A contentious debate is taking place between Baltimore County Executive Kevin Kamenetz and Gov. Larry Hogan and Comptroller Peter Franchot as the state officials have criticized the county for not fixing sooner its schools that lack air conditioning.
The county executive has gone on the defense, saying that he is fixing a problem he inherited, with a plan to have air conditioning in 99 percent of county schools by 2021.
“There is no resource problem. There is no money problem. It’s a lack of leadership, it is a lack of priority,” Franchot told The Jewish Times. “It’s an issue where we left tens of thousands of kids behind.”

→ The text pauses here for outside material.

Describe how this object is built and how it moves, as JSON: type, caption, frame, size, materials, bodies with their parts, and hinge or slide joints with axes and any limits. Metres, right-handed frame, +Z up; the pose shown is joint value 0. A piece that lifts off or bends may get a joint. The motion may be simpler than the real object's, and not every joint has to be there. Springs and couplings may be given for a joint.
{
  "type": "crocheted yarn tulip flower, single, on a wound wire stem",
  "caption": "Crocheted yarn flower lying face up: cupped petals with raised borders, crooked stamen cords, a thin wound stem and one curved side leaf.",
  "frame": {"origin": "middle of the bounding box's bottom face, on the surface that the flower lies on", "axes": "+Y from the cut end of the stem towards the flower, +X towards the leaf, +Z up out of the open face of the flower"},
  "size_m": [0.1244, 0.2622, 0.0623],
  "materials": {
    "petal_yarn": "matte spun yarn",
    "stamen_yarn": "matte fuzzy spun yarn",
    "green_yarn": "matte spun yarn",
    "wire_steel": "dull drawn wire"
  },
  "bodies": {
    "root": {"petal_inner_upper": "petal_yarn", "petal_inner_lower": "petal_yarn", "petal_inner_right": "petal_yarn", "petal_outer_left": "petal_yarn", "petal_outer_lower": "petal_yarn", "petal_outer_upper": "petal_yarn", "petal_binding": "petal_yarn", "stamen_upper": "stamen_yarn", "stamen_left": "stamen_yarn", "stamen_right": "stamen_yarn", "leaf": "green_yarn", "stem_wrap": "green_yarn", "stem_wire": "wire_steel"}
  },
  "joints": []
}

Franchot’s suggestion is to outfit classrooms with window units as renovations take place, something Kamenetz attacked at a recent news conference held with Baltimore County Public Schools superintendent Dallas S. Dance.
“I know the comptroller is very interested in this subject, but most interestingly, the state doesn’t authorize funding for room air conditioning,” Kamenetz said. “So he’s sitting there telling us to add room air conditioning, and by virtue of the state rules they’re going to pay for zero. So really it’s not a well-thought-out position when you kind of look at what the facts are.”
He added: “It’s really putting a Band-Aid on a problem when we’re offering a long-term cure.”
Kamenetz and Franchot are both viewed as potential Democratic candidates for governor in the 2018 election, adding a political undertone to the debate that Franchot said has “twisted” the issue.
“This is the furthest thing from anyone’s mind,” he said. “I don’t really care where the blame lies. I want the problem fixed.”
Hogan said Dance and Kamenetz should explain the air-conditioning situation at the next Board of Public Works meeting on Oct. 7, according to The Baltimore Sun. Kamenetz told the newspaper he hadn’t received an invitation and would not say if he would attend, adding that Hogan is welcome to meet with him at his Baltimore County office.
At his news conference, Kamenetz highlighted that projects are completed or fully funded to reduce the number of schools without air conditioning to 15 percent this year. Fifty-two percent of schools lacked air conditioning when he took office in 2010. He has asked the state for additional funds to expedite the county’s Schools for Our Future program, a 10-year $1.3 billion program of which $900 million are county funds and $400 million are state funds.
“Customarily, the state requires the county to provide a dollar-for-dollar match. We are providing more than $2 for every $1 of state funding,” Kamenetz said in a statement. “We need the state to step up and equally match our county contributions so we can expedite the air-conditioning projects at the remaining schools.” At the end of the program, 99 percent of county schools, including all middle and elementary schools, will have air conditioning.
Locally, Pikesville High School is in the midst of a $44.9 million renovation that includes a new HVAC system, a new roof, accessibility upgrades, new classrooms and technology. The project is expected to be completed by the 2016-17 school year.